Synthesis and kinetics of growth of metal nanoparticles inside ion-exchange polymers

Copper and silver nanoparticles have been obtained by means of saturation of a sulfostyrene-divinylbenzene cation-exchange polymer with metal ions and their subsequent chemical reduction. This procedure was repeated several times up to formation of a long-range conducting network (percolating cluster). Another system under study was an ensemble of Ag nanoparticles of various sizes on the silver electrode surface obtained by reduction of anodically formed layers of silver oxide. Recrystallization of deposited metal crystals inside the polymer matrix in contact with metal-ion containing solution is very slow for electrically separated particles. Formation of the electric network results in an enormous acceleration of this process via electron-ion mechanism, with growth of the average particle size, so that their potential will approach that of the compact metal with time.
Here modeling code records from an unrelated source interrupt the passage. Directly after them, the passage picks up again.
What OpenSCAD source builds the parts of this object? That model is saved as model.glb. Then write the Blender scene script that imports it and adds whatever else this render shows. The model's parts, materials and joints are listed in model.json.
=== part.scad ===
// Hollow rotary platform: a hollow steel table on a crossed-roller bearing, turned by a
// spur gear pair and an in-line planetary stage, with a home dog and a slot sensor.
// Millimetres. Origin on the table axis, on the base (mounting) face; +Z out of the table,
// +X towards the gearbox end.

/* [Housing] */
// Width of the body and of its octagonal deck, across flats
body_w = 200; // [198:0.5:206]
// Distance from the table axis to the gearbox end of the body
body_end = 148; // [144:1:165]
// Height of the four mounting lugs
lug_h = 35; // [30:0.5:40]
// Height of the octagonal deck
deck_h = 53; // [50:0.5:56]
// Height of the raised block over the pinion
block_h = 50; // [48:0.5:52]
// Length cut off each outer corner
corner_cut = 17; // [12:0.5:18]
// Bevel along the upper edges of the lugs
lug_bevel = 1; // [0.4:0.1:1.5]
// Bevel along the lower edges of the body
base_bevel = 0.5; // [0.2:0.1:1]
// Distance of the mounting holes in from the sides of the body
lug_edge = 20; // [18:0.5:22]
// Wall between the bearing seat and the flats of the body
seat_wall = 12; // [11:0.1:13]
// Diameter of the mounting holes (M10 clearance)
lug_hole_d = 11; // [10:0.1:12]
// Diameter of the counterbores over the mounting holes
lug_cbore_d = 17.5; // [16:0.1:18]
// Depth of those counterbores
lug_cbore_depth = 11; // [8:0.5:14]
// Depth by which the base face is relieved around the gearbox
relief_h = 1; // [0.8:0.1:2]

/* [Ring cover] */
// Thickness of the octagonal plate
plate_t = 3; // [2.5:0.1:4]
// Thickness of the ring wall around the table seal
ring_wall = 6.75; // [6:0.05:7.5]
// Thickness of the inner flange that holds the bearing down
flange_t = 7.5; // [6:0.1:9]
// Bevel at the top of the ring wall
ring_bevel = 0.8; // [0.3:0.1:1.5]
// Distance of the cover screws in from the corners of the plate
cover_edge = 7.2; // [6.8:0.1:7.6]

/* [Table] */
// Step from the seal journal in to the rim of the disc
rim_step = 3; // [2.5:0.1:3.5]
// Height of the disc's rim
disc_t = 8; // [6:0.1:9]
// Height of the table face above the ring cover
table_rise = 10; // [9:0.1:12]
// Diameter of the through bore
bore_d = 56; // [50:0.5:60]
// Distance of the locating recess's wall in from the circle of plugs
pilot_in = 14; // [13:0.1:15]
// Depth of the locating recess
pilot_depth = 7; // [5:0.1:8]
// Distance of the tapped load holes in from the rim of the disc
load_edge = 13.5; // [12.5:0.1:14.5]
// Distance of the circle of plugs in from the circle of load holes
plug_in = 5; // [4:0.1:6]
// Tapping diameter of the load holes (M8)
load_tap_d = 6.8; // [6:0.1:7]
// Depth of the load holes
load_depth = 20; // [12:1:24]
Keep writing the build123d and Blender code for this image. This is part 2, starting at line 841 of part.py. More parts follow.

The initial period of the particle growth is well described by the parabolic law (Burke and Turnbull). The values of the particle-growth coefficient in this law, k, are drastically different for particles inside the matrix and on the electrode surface. Particle-to-particle electron transfer is impeded by insulating areas inside the polymer matrix. Besides, ionogenic centers of the matrix restrict the mobility of metal cations, thus slowing down the ion transfer within the recrystallization circuit. These observations have allowed us to establish the conditions resulting in long-term stabilization of metal nanoparticles inside the ion-exchange matrix with respect to their recrystallization.